Jet Airways currently flies to 62 destinations that span the length and breadth of India and beyond, including New York (JFK and Newark), Toronto, Brussels, London Heathrow, Singapore, Kuala Lumpur, Colombo, Bangkok, Dhaka, Kathmandu, Bahrain, Kuwait, Doha Muscat, Abu Dhabi, Shanghai, and San Francisco. The airline plans to extend its international operations to other cities in North America, Europe, Africa and Asia in phases with the introduction of wide-body aircraft into its fleet. Since its inception in May 1993 to June 2008, Jet Airways has flown over 86.0 million passengers.
About Jet Lite
Jet Lite currently operates a fleet of 24 aircraft, which includes 17 Boeing B737 and 7 CRJs. Jet Lite operates around 127 flights daily.
Currently serves 31 destinations within India and also flies to Colombo and Kathmandu.
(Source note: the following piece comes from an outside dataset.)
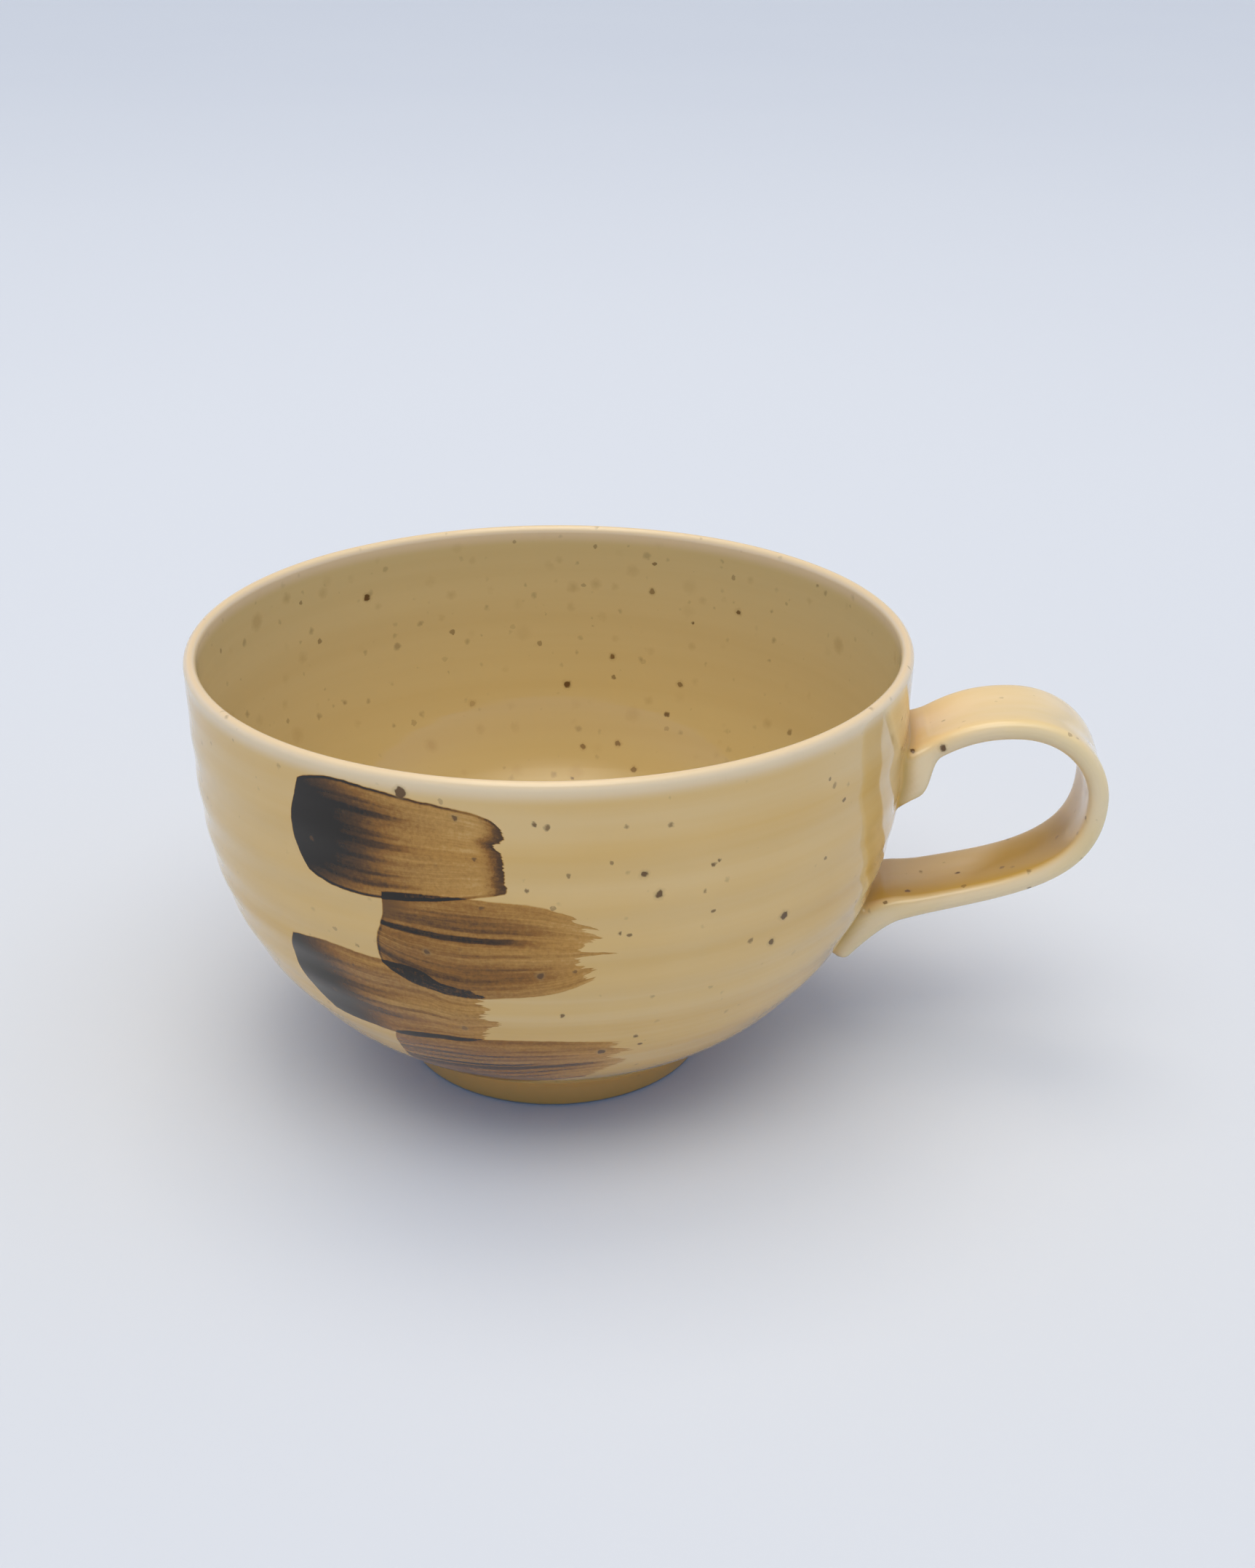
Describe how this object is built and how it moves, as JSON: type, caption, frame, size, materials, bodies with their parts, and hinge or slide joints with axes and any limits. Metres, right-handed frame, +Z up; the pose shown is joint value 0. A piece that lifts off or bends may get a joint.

Disclaimer: "Certain statements in this release concerning Jet Airways’ future growth prospects are forward-looking statements, which involve a number of risks, and uncertainties that could cause actual results to differ materially from those in such forward-looking statements. The risks and uncertainties relating to these statements include, but are not limited to, risks and uncertainties regarding fluctuations in earnings, our ability to manage growth, intense competition in the aviation business including those factors which may affect our cost advantage, wage increases, our ability to attract and retain professionals, time and cost overruns on various parameters, our ability to manage our international operations, liability for damages, withdrawal of governmental fiscal incentives, political instability, legal restrictions on raising capital, and general economic conditions affecting our industry. Jet Airways may, from time to time, make additional written and oral forward-looking statements, including our reports to shareholders. Jet Airways does not undertake to update any forward-looking statement that may be made from time to time by or on behalf of the company."